Planning a response to the review of health profession regulation

The Vice-President of the Royal Pharmaceutical Society, Gerald Alexander, who chaired this week's Council meeting in the absence of the President, explains how the Society intends to respond to the recommendations of the two recent reports on the regulation of health care professions

Gerald Alexander

Gerald Alexander: Society has led the field in health profession regulation

At its August meeting, the Council had its first opportunity to discuss the key messages arising from the two recent reports on the future of health professional regulation. Further opportunities will follow at a strategic review day in September and at the October meeting of the Council. By then, we hope to have framed the Council’s responses to both sets of recommendations, which have far-reaching implications for the public, all health professions and their regulatory bodies and for the Society in particular.

We shall, of course, consider all the issues and implications and, by our responses, demonstrate professional leadership. As leaders of the profession, it is our duty to explain that we have the ideas and solutions that will satisfy the Government’s requirements and ensure that pharmacy has the robust and effective frameworks needed to take it into the future.

The Society was an active member of the group advising the review of non-medical professional regulation chaired by Andrew Foster. We shared the work that we had done to modernise the Society in its role as a regulatory body in line with best practice. We have been proactive in identifying gaps in public protection that require new powers and are pleased that the long-awaited Pharmacy and Pharmacy Technicians Order [under Section 60 of the Health Act 1999] will go forward.

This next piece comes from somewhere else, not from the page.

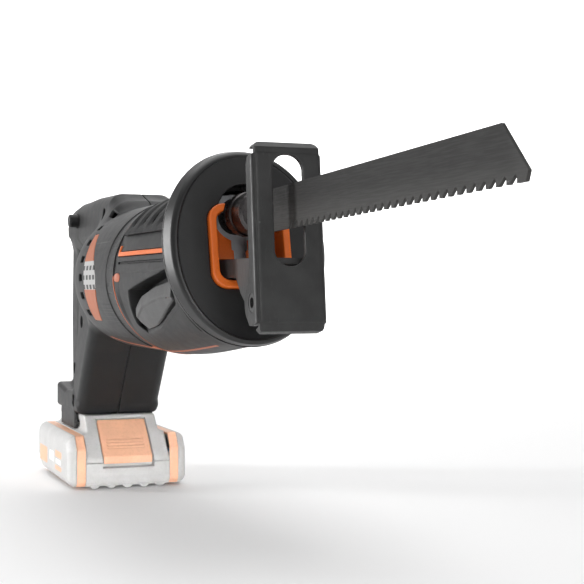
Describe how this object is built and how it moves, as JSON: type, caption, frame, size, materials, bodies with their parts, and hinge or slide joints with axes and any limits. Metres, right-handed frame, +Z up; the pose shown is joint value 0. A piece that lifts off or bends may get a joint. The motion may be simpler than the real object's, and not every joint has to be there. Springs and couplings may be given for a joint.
{
  "type": "cordless reciprocating saw",
  "caption": "Cordless reciprocating saw with D-handle, oval nose flange, slotted pivoting shoe, coarse blade and slide-on battery.",
  "frame": {"origin": "centre of the flat face under the battery", "axes": "+X towards the blade, +Y to the saw's left, +Z up"},
  "size_m": [0.6163, 0.0868, 0.1981],
  "materials": {
    "casing": "moulded charcoal, fine grain",
    "orange_trim": "satin",
    "soft_grip": "soft matt",
    "lever_plastic": "satin",
    "screw_steel": "blackened",
    "cast_alloy": "as cast",
    "bronze": "sintered",
    "rubber": "matt",
    "steel": "ground",
    "ferrite": "sintered",
    "shoe_steel": "satin dark grey",
    "clamp_steel": "blackened",
    "blade_steel": "dark coated",
    "fan_plastic": "moulded",
    "board": "lacquered",
    "pack_grey": "pale, fine grain",
    "pack_orange": "pale, fine grain",
    "cell_wrap": "shrink wrap"
  },
  "bodies": {
    "housing": {"housing_right": "casing", "housing_left": "casing", "gear_cover_right": "casing", "gear_cover_left": "casing", "side_stripes": "orange_trim", "top_overmoulds": "soft_grip", "nose_flange": "casing", "nose_bezel": "orange_trim", "housing_screws": "screw_steel", "label_bands": "orange_trim", "seam_ring": "orange_trim", "gear_case_lower": "cast_alloy", "gear_case_upper": "cast_alloy", "front_bush": "bronze", "rear_bush": "bronze", "plunger_seal": "rubber", "crank_bearings": "steel", "case_screws": "screw_steel", "motor_can": "steel", "motor_magnets": "ferrite", "motor_end_cap": "casing", "motor_bearings": "steel", "motor_brushes": "ferrite", "shoe_bracket": "shoe_steel", "shoe_pivot_pin": "shoe_steel", "lever_pin": "steel", "trigger_spring": "steel", "switch": "casing", "controller_board": "board", "terminal_block": "casing"},
    "plunger": {"plunger": "steel", "clamp_pin": "steel", "clamp_spring": "steel", "blade": "blade_steel"},
    "clamp_sleeve": {"clamp_sleeve": "clamp_steel"},
    "shoe": {"shoe": "shoe_steel"},
    "release_lever": {"release_lever": "lever_plastic"},
    "rotor": {"motor_shaft": "steel", "rotor_core": "steel", "rotor_windings": "bronze", "commutator": "bronze", "cooling_fan": "fan_plastic", "pinion": "steel"},
    "crank": {"crank_gear": "steel", "crank_roller": "steel"},
    "trigger": {"trigger": "casing"},
    "lock_off_button": {"lock_off_button": "casing"},
    "battery": {"battery_upper_case": "pack_grey", "battery_lower_case": "pack_grey", "battery_bands": "pack_orange", "battery_cap_right": "pack_grey", "battery_cap_left": "pack_grey", "battery_cells": "cell_wrap", "cell_holders": "fan_plastic", "cell_straps": "bronze", "battery_board": "board", "battery_contacts": "bronze", "latch_spring": "steel"},
    "battery_latch": {"battery_latch_button": "pack_orange"}
  },
  "joints": [
    {"name": "plunger_stroke", "type": "slide", "parent": "housing", "child": "plunger", "axis": [1, 0, 0], "range_m": [-0.014, 0.014]},
    {"name": "clamp_turn", "type": "hinge", "parent": "plunger", "child": "clamp_sleeve", "pos_m": [0.309, 0, 0.166], "axis": [1, 0, 0], "range_deg": [0, 55], "stiffness_Nm_per_rad": 0.05, "springref_deg": -11.46},
    {"name": "lever_swing", "type": "hinge", "parent": "housing", "child": "release_lever", "pos_m": [0.28, -0.034, 0.1275], "axis": [0, 1, 0], "range_deg": [0, 7], "stiffness_Nm_per_rad": 0.4, "springref_deg": -8.59},
    {"name": "shoe_pivot", "type": "hinge", "parent": "housing", "child": "shoe", "pos_m": [0.3537, 0, 0.124], "axis": [0, 1, 0], "range_deg": [-8, 22]},
    {"name": "rotor_spin", "type": "hinge", "parent": "housing", "child": "rotor", "pos_m": [0.15, 0, 0.1375], "axis": [1, 0, 0], "continuous": true},
    {"name": "crank_spin", "type": "hinge", "parent": "housing", "child": "crank", "pos_m": [0.222, 0, 0.145], "axis": [0, 0, 1], "continuous": true},
    {"name": "trigger_pull", "type": "slide", "parent": "housing", "child": "trigger", "axis": [-1, 0, 0], "range_m": [0, 0.007], "stiffness_N_per_m": 700, "springref_m": -0.002, "deforming": ["trigger_spring"]},
    {"name": "lock_off_push", "type": "slide", "parent": "housing", "child": "lock_off_button", "axis": [0, 1, 0], "range_m": [0, 0.0055], "stiffness_N_per_m": 500, "springref_m": -0.001},
    {"name": "battery_slide", "type": "slide", "parent": "housing", "child": "battery", "axis": [1, 0, 0], "range_m": [0, 0.12]},
    {"name": "latch_press", "type": "slide", "parent": "battery", "child": "battery_latch", "axis": [-0.7071, 0, -0.7071], "range_m": [0, 0.0025], "stiffness_N_per_m": 900, "springref_m": -0.001, "deforming": ["latch_spring"]}
  ],
  "couplings": [
    {"joint": "rotor_spin", "follows": "crank_spin", "ratio": 6},
    {"joint": "clamp_turn", "follows": "lever_swing", "ratio": 7.5}
  ]
}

Our contribution to both reviews helped stimulate and clarify thinking on the principles of modern regulation.

The Society has led the field in ensuring the highest standard of regulation. Good regulation is integral to any health profession as it is to the public. It is the bedrock on which the public’s trust is based. For the vast majority of health professionals who are competent, caring and delivering a high standard of service, sound regulation is empowering.

The Society’s integrated roles are established through its 2004 Royal Charter, which provides the authority for the Society to fulfil all its current roles within one organisation. The granting of this Charter was effectively an acknowledgement by the Government that the Society’s roles were indeed compatible and acceptable. The Foster review agrees that these roles combine to the good of the public but raises questions about perceptions of tension between them.

We have always believed that our integrated roles enable us to support the progress of the profession in ways that meet the real needs of patients and fulfil the aspirations of our profession. Our functions — which span education, registration, research, policy and practice development, ethics and fitness to practise, maintaining membership networks, publishing, supporting science, and informing and involving the public and patients — are strengths that keep the profession patient-focused, dynamic, informed and forward-looking.

We shall endeavour to ensure that there will be absolute clarity how our integrated roles work and strengthen, not detract from, the public interest by being vested in the Society. We intend to scrutinise how we deliver these roles and ensure that we remove any possibility of misconstruction of our purpose and direction of travel.

The outcomes from these two reports will be far reaching and significant and, I am sure, challenging. The profession can rest assured that the Council’s energy will be focused on arriving at clear analysis and sense of purpose, bringing forward workable solutions for the future of the profession, the Society and the public.